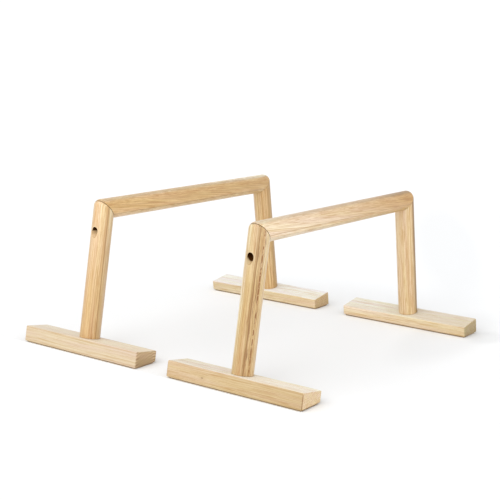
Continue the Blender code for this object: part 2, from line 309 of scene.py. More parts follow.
def foot_blank():
    """The foot in its end's frame, with every arris eased."""
    half = FOOT_WIDTH / 2
    inner_side = [(-half, foot_underside(-half)), (-half, FOOT_TOP)]
    outer_side = [(half, FOOT_TOP), (half, foot_underside(half))]
    bm = bmesh.new()
    face = bm.faces.new([bm.verts.new((x, -FOOT_LENGTH / 2, z)) for x, z in inner_side + outer_side])
    swept = bmesh.ops.extrude_face_region(bm, geom=[face])["geom"]
    moved = [item for item in swept if isinstance(item, bmesh.types.BMVert)]
    bmesh.ops.translate(bm, verts=moved, vec=(0, FOOT_LENGTH, 0))
    ease_edges(bm, bm.edges[:], FOOT_ARRIS, FOOT_ARRIS_STEPS)
    return mesh_from("foot", bm)


def pad_mesh():
    """The thin strip under a foot, with its rim rolled over."""
    bm = bmesh.new()
    bmesh.ops.create_cube(bm, size=1)
    bmesh.ops.scale(bm, verts=bm.verts, vec=PAD_SIZE)
    bmesh.ops.translate(bm, verts=bm.verts, vec=(0, 0, PAD_SIZE.z / 2))
    corners = [e for e in bm.edges if abs(e.verts[0].co.z - e.verts[1].co.z) > PAD_SIZE.z / 2]
    ease_edges(bm, corners, PAD_CORNER_R, PAD_CORNER_STEPS)
    rim = [e for e in bm.edges if len({round(v.co.z, 6) for v in e.verts}) == 1]
    ease_edges(bm, rim, PAD_ROUND, PAD_RIM_STEPS)
    return mesh_from("grip_pad", bm)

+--

WHAT IS ASKED
Take the data above and return it exactly.

EXERCISE RESPONSE
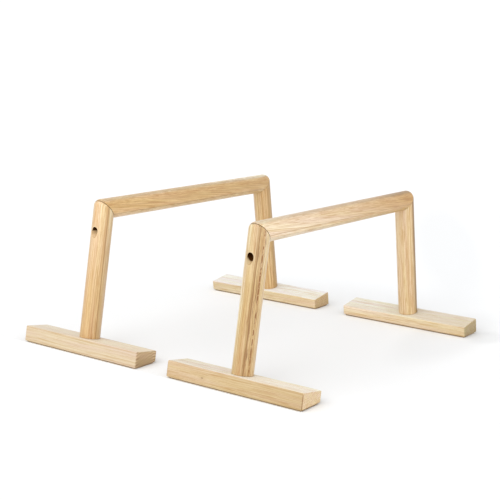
Continue the Blender code for this object: part 2, from line 309 of scene.py. More parts follow.
def foot_blank():
    """The foot in its end's frame, with every arris eased."""
    half = FOOT_WIDTH / 2
    inner_side = [(-half, foot_underside(-half)), (-half, FOOT_TOP)]
    outer_side = [(half, FOOT_TOP), (half, foot_underside(half))]
    bm = bmesh.new()
    face = bm.faces.new([bm.verts.new((x, -FOOT_LENGTH / 2, z)) for x, z in inner_side + outer_side])
    swept = bmesh.ops.extrude_face_region(bm, geom=[face])["geom"]
    moved = [item for item in swept if isinstance(item, bmesh.types.BMVert)]
    bmesh.ops.translate(bm, verts=moved, vec=(0, FOOT_LENGTH, 0))
    ease_edges(bm, bm.edges[:], FOOT_ARRIS, FOOT_ARRIS_STEPS)
    return mesh_from("foot", bm)


def pad_mesh():
    """The thin strip under a foot, with its rim rolled over."""
    bm = bmesh.new()
    bmesh.ops.create_cube(bm, size=1)
    bmesh.ops.scale(bm, verts=bm.verts, vec=PAD_SIZE)
    bmesh.ops.translate(bm, verts=bm.verts, vec=(0, 0, PAD_SIZE.z / 2))
    corners = [e for e in bm.edges if abs(e.verts[0].co.z - e.verts[1].co.z) > PAD_SIZE.z / 2]
    ease_edges(bm, corners, PAD_CORNER_R, PAD_CORNER_STEPS)
    rim = [e for e in bm.edges if len({round(v.co.z, 6) for v in e.verts}) == 1]
    ease_edges(bm, rim, PAD_ROUND, PAD_RIM_STEPS)
    return mesh_from("grip_pad", bm)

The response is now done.